3. sar -b 5 5 (ATT) 

15:52:57 bread/s lread/s %rcache bwrit/s lwrit/s %wcache pread/s pwrit/s 

15:53:12       0       2      90       1       2      38       0       0 

Note: The "-b" option indicates the overall health of the IO subsystem.  The %rcache should be greater than 90% and %wcache should be greater than 60%.  If this is not the case, your system may be bound by disk IO.  The sum of  bread, bwrit, pread, and pwrit gives a good indicator of how well your file  subsystem is doing.  The sum should not be greater than 40 for 2 drives and 

60 for 4-8 drives.  If you exceed these values, your system may be IO bound.  For more information on this refer to pg 2-22 of the Oracle V7 technical  reference guide. 

When analyzing disk IO, make sure that you have balanced the load on your system.  Here is a "wish" list of steps for designing a disk layout for Oracle:

  1. Make sure that your logfiles and archived logfiles are NOT on the  same disk as your datafiles.  This is a basic safety precaution  against disk failure.
  2. Put your files on raw devices.
  3. Allocate one disk for the User Data Tablespace.
  4. Place Rollback, Index, and System  Tablespaces on separate disks.
  5. Consider using Raid level 5 disk striping to stripe your datafiles  across separate disks.  You can also use the above-mentioned UNIX  commands to monitor the IO on your system and identify problem areas. 

Other tools for system administratation are platform-dependent.  For example, HP and SEQUENT provide a facility called MONITOR that gives much of the above information in a graphical format.  ATT SVR 4 also provides a product called GSAR (graphical sar).  Look in your operating system (OS) documentation for additional monitoring commands.  As a further 

reference, consider "SYSTEM PERFORMANCE TUNING" published by O'Reilly and  Associates.  

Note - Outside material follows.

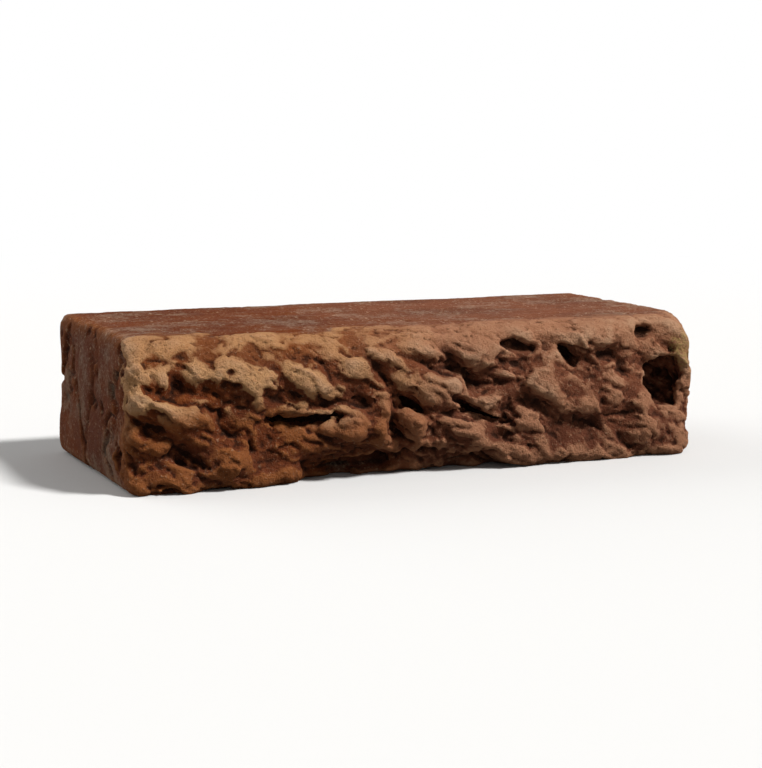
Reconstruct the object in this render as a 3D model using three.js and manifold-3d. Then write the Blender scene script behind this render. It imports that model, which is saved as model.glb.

Conclusion: There are many ways to approach Oracle performance issues.  A structured approach like the one discussed above will allow the system administrator to systematically analyze her system and identify any problem areas.  Once this has been accomplished, measures can be taken to correct problems.  Performance is subjective, so find out what is expected.